The Government Accountability Office (GAO) has just released its report on reorganization efforts at the Consumer Financial Protection Bureau (CFPB). In response, Democratic members of key committees issued a press release with a headline announcing that the GAO report showed the “Huge Negative Impact of Trump Administration’s Dismantling of the Consumer Financial Protection Bureau.” The report shows no such thing.

The press release has a surreal feel to it. The GAO report offers a timeline of the Trump administration’s efforts to fire the bureau’s staff, drop enforcement actions, and revisit policies and rules. Nothing in it tells us anything about the impact on consumers. Implicit in the press release is the assumption that the CFPB’s past exercises in price regulation, investigative overreach, and statutory violations must have actually helped consumers simply because they were cloaked in rhetoric assuring the world that policymakers intended to help consumers. But no evidence is offered in support of this naive idea, and the belief that laws magically work as legislators intended stands as a perennial obstacle to the reform of broken policies. 

The world is complex and laws often have unintended negative consequences. People react to every regulatory action. Price controls on financial services affect access to credit and complementary services. Never-ending investigations of legitimate firms redirect resources from customer service to lawyers and are especially hard on small firms. And as Justice Kentanji Brown Jackson has noted, the CFPB’s funding mechanism and structure were intended to make it unaccountable to Congress. The entire mess recalls the words of Charlie Munger: “Show me the incentive and I’ll show you the outcome.”

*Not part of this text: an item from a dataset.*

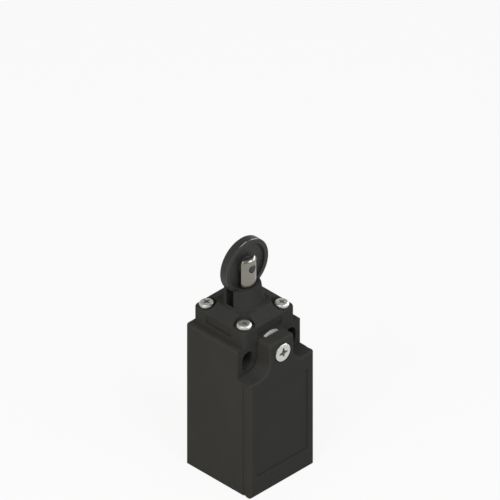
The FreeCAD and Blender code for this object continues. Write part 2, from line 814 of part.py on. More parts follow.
def make_terminal(row, side):
    """Brass terminal: a screw plate on the lid and an arm that reaches the contact."""
    middle = side[1] * terminal_offset
    plate_back = depth_y(block_front)
    plate = box(middle - terminal_width / 2.0, middle + terminal_width / 2.0,
                plate_back - terminal_thickness, plate_back,
                row[2] - terminal_height / 2.0, row[2] + terminal_height / 2.0)
    arm_half = terminal_arm_width / 2.0
    arm = box(middle - arm_half, middle + arm_half, plate_back - terminal_thickness,
              axis_y + bridge_depth / 2.0, row[1], row[1] + terminal_thickness)
    arm = arm.common(box(-chamber_half + hole_gap, chamber_half - hole_gap, front, back, 0, block_top))
    hole = facing_cylinder(terminal_screw_shank + 2 * fit_gap, middle, row[2], front, back)
    return plate.fuse(arm).cut(hole).removeSplitter()


def make_fixed_tips():
    """Silver contact tips on the four arms."""
    tips = []
    for row, side in terminal_places():
        x = side[1] * tip_spacing / 2.0
        if row[3] > 0:
            z_low = row[1] - tip_height
        else:
            z_low = row[1] + terminal_thickness
        tips.append(upright_cylinder(tip_diameter, x, axis_y, z_low, z_low + tip_height))
    return Part.makeCompound(tips)


def make_bridge(height, tips_up):
    """Copper bar with a silver tip at each end, carried by the contact carrier."""
    bar = box(-bridge_length / 2.0, bridge_length / 2.0, axis_y - bridge_depth / 2.0,
              axis_y + bridge_depth / 2.0, height, height + bridge_thickness)
    if tips_up:
        tip_low = height + bridge_thickness
    else:
        tip_low = height - tip_height
    tips = [upright_cylinder(tip_diameter, side * tip_spacing / 2.0, axis_y, tip_low,
                             tip_low + tip_height) for side in (-1, 1)]
    return bar.fuse(tips)


def make_carrier():
    """Moulded carrier with a window for each bridge."""
    carrier = box(-carrier_width / 2.0, carrier_width / 2.0, axis_y - carrier_depth / 2.0,
                  axis_y + carrier_depth / 2.0, carrier_bottom, carrier_top)
    windows = []
    for height in (nc_bridge_height, no_bridge_height):
        windows.append(box(-carrier_width, carrier_width, axis_y - bridge_depth / 2.0,
                           axis_y + bridge_depth / 2.0, height, height + bridge_thickness))
    return carrier.cut(windows)


def make_actuator():
    """Plastic pin that the plunger's stem pushes, with a flange under the block's roof."""
    pin = actuator_diameter / 2.0
    flange = actuator_flange / 2.0
    profile = [(0, actuator_flange_bottom, 0), (flange, actuator_flange_bottom, 0),
               (flange, actuator_flange_top, 0), (pin, actuator_flange_top, 0),
               (pin, actuator_top, actuator_edge_radius), (0, actuator_top, 0)]
    return turned(profile, axis_y)


def make_transfer_spring():
    """Spring between the pin and the contact carrier."""
    return coil_spring(transfer_spring_diameter, small_wire, carrier_top, actuator_flange_bottom,
                       small_spring_turns)


def make_carrier_spring():
    """Spring that lifts the contact carrier."""
    return coil_spring(carrier_spring_diameter, small_wire, chamber_floor, carrier_bottom,
                       small_spring_turns)


def make_terminal_clamps():
    """Square clamp washers under the terminal screws."""
    clamps = []
    y_high = depth_y(block_front) - terminal_thickness - clamp_gap
    half = clamp_size / 2.0
    for row, side in terminal_places():
        middle = side[1] * terminal_offset
        outline = rectangle(middle - half, middle + half, row[2] - half, row[2] + half,
                            clamp_corner_radius)
        clamp = facing_prism(outline, y_high - clamp_thickness, y_high)
        clamps.append(clamp.cut(facing_cylinder(terminal_screw_shank + 2 * fit_gap, middle, row[2],
                                                front, back)))
    return Part.makeCompound(clamps)


def make_terminal_screws():
    """Four pan-head terminal screws."""
    seat = depth_y(block_front) - terminal_thickness - clamp_gap - clamp_thickness
    length = clamp_thickness + clamp_gap + terminal_thickness + lid_thickness - side_gap
    screw = pan_screw(terminal_screw_head, terminal_screw_head_height, terminal_screw_shank, length)
    return Part.makeCompound([facing_screw(side[1] * terminal_offset, row[2], seat, screw)
                              for row, side in terminal_places()])


def make_block_screws():
    """Two screws through the block into the bosses on the back wall."""
    length = block_back - block_front + (cavity_back + boss_bite - depth_y(block_back)) - side_gap
    screw = pan_screw(block_screw_head, block_screw_head_height, block_screw_shank, length)
    return Part.makeCompound([facing_screw(side * block_screw_spacing / 2.0, block_screw_height,
                                           depth_y(block_front), screw) for side in (-1, 1)])


parts = {
    "housing": make_housing(),
    "front_cover": make_front_cover(),
    "cover_gasket": make_cover_gasket(),
    "cover_screw": make_cover_screw(),
    "cover_screw_keeper": make_cover_screw_keeper(),
    "head": make_head(),
    "head_screws": make_head_screws(),
    "head_gasket": make_head_gasket(),
    "rod_seal": make_rod_seal(),
    "guide_bush": make_guide_bush(),
    "spring_retainer": make_spring_retainer(),
    "return_spring": make_return_spring(),
    "plunger": make_plunger(),
    "roller_axle": make_roller_axle(),
    "roller": make_roller(),
    "contact_block_base": make_block_base(),
    "contact_block_lid": make_block_lid(),
    "fixed_contact_tips": make_fixed_tips(),
    "nc_contact_bridge": make_bridge(nc_bridge_height, True),
    "no_contact_bridge": make_bridge(no_bridge_height, False),
    "contact_carrier": make_carrier(),
    "actuator_pin": make_actuator(),
    "transfer_spring": make_transfer_spring(),
    "carrier_spring": make_carrier_spring(),
    "terminal_clamps": make_terminal_clamps(),
    "terminal_screws": make_terminal_screws(),
    "block_screws": make_block_screws(),
}
for terminal_row, terminal_side in terminal_places():
    node = terminal_row[0] + "_terminal_" + terminal_side[0]
    parts[node] = make_terminal(terminal_row, terminal_side)

os.makedirs("parts", exist_ok=True)
for name, shape in parts.items():
    shape.exportStep("parts/" + name + ".step")
    print(name, shape.isValid(), len(shape.Solids), round(shape.Volume, 2))
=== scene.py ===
import json
import math

import bmesh
import bpy
from mathutils import Matrix, Vector


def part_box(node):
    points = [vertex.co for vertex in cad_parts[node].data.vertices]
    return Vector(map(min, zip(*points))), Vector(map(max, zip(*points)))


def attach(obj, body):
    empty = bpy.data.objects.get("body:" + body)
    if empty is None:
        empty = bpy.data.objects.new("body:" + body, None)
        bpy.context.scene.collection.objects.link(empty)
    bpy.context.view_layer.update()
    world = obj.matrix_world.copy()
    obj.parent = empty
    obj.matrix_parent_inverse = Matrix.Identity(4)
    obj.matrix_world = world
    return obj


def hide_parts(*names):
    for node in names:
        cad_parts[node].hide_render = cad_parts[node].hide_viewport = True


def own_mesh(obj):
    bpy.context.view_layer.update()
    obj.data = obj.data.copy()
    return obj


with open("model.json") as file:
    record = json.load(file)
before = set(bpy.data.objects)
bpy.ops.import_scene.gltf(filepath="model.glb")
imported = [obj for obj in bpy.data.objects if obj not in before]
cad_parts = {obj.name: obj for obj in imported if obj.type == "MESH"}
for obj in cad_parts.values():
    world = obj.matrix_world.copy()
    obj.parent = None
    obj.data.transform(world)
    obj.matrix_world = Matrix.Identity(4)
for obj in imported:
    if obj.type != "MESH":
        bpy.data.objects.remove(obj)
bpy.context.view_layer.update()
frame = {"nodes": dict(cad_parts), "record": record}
nodes = frame["nodes"]


# Studio
# The picture is a true isometric view without perspective, from above the near left corner.
# One millimetre is 2.99 pixels, and the near bottom corner of the cover sets the framing.

picture_pixels = 500
pixels_per_metre = 2990.0
corner_pixel = Vector((250.72, 500.18))
camera_distance = 0.6

near_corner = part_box("front_cover")[0]
view_direction = Vector((1, 1, -1)).normalized()
view_right = Vector((1, -1, 0)).normalized()
view_up = view_right.cross(view_direction)
middle = picture_pixels / 2
view_centre = (near_corner + view_right * (middle - corner_pixel.x) / pixels_per_metre
               + view_up * (corner_pixel.y - middle) / pixels_per_metre)


def aim(item, place, target):
    """Puts a camera or lamp at a place and turns it to face the target."""
    item.location = place
    item.rotation_euler = (target - place).to_track_quat("-Z", "Y").to_euler()


def add_object(name, data):
    """Adds an object with this data to the scene."""
    made = bpy.data.objects.new(name, data)
    bpy.context.scene.collection.objects.link(made)
    return made


camera_data = bpy.data.cameras.new("camera")
camera_data.type = "ORTHO"
camera_data.ortho_scale = picture_pixels / pixels_per_metre
camera_data.clip_start = 0.01
camera_data.clip_end = 5.0
camera = add_object("camera", camera_data)
camera.matrix_world = Matrix((
    (view_right.x, view_up.x, -view_direction.x, view_centre.x - view_direction.x * camera_distance),
    (view_right.y, view_up.y, -view_direction.y, view_centre.y - view_direction.y * camera_distance),
    (view_right.z, view_up.z, -view_direction.z, view_centre.z - view_direction.z * camera_distance),
    (0, 0, 0, 1)))
bpy.context.scene.camera = camera
bpy.context.scene.view_settings.view_transform = "Standard"

lamp_distance = 0.80
lamp_target = Vector((0, 0, 0.045))


def softbox(name, direction, size, brightness, colour, glint):
    """Square lamp that faces the object; a glint is seen only in reflections, as a highlight."""
    data = bpy.data.lights.new(name, "AREA")
    data.size = size
    data.energy = brightness * math.pi * size * size
    data.color = colour
    lamp = add_object(name, data)
    lamp.visible_diffuse = not glint
    lamp.visible_glossy = glint
    aim(lamp, lamp_target + Vector(direction).normalized() * lamp_distance, lamp_target)


softbox("left_light", (-0.85, -0.15, 0.50), 0.42, 8.4, (1.0, 0.96, 0.84), False)
softbox("front_light", (-0.05, -0.65, 0.76), 0.42, 6.4, (0.97, 1.0, 1.05), False)
softbox("left_glint", (-0.66, -0.10, 0.75), 0.40, 3.9, (1.0, 0.99, 0.95), True)
softbox("front_glint", (0.35, -0.68, 0.64), 0.34, 8.0, (1.0, 1.0, 1.0), True)
softbox("right_glint", (0.85, -0.39, 0.34), 0.30, 8.0, (1.0, 1.0, 1.0), True)
softbox("far_right_glint", (0.95, 0.05, 0.36), 0.26, 6.5, (1.0, 1.0, 1.0), True)

# The room lights the object softly; the camera and every reflection see it white near the
# floor, and a reflection sees its ceiling in pale grey.
room_light = 0.36
ceiling_grey = 0.42
ceiling_from = 0.45
world = bpy.data.worlds.new("studio")
bpy.context.scene.world = world
world.use_nodes = True
world_nodes = world.node_tree.nodes
world_links = world.node_tree.links
background = world_nodes["Background"]
light_path = world_nodes.new("ShaderNodeLightPath")
room_direction = world_nodes.new("ShaderNodeTexCoord")
room_height = world_nodes.new("ShaderNodeSeparateXYZ")
world_links.new(room_direction.outputs["Generated"], room_height.inputs[0])
reflected_room = world_nodes.new("ShaderNodeMapRange")
reflected_room.inputs["From Min"].default_value = 0.0
reflected_room.inputs["From Max"].default_value = ceiling_from
reflected_room.inputs["To Min"].default_value = 1.0
reflected_room.inputs["To Max"].default_value = ceiling_grey
world_links.new(room_height.outputs["Z"], reflected_room.inputs["Value"])
seen_in_gloss = world_nodes.new("ShaderNodeMath")
seen_in_gloss.operation = "MAXIMUM"
world_links.new(light_path.outputs["Is Glossy Ray"], seen_in_gloss.inputs[0])
world_links.new(light_path.outputs["Is Transmission Ray"], seen_in_gloss.inputs[1])
reflection_mix = world_nodes.new("ShaderNodeMix")
reflection_mix.inputs["A"].default_value = room_light
world_links.new(seen_in_gloss.outputs[0], reflection_mix.inputs["Factor"])
world_links.new(reflected_room.outputs[0], reflection_mix.inputs["B"])
camera_mix = world_nodes.new("ShaderNodeMix")
camera_mix.inputs["B"].default_value = 1.0
world_links.new(light_path.outputs["Is Camera Ray"], camera_mix.inputs["Factor"])
world_links.new(reflection_mix.outputs[0], camera_mix.inputs["A"])
world_links.new(camera_mix.outputs[0], background.inputs["Strength"])
background.inputs["Color"].default_value = (1, 1, 1, 1)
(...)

When there is complexity and a lack of accountability, policymakers should expect a gulf between the intention behind a law and its real-world effects. Unsurprisingly, Americans are increasingly aware that regulation can do more harm than good. A 2025 Associated Press–NORC poll found that many believe that there is too much government inefficiency (65 percent) and that bureaucracy is a problem (59 percent), even if they are skeptical of some Trump administration policies. Most Americans want financial regulators to protect consumers from fraud (64 percent) and ensure that financial institutions fulfill obligations to their account holders (53 percent), but there’s much less support for other proposed functions. Nonetheless, the CFPB has strayed outside these consumer protection lines and has failed to earn institutional trust.

Unfortunately, the Trump administration’s overhaul of the CFPB has not reformed any of the bureau’s statutory powers. Lasting change will require legislators’ support. Legislators willing to pay attention to evidence and incentives will best be able to contribute meaningful reform measures, satisfying voters and protecting consumers. Ultimately, the CFPB should be abolished and its consumer protection functions returned to the states and/​or the Fedeal Trade Commission. Short of this fix, the CFPB should be redesigned to focus on concrete consumer harm, with more accountability to courts and Congress. Either way, no one benefits from pretending that the bureau has been a success.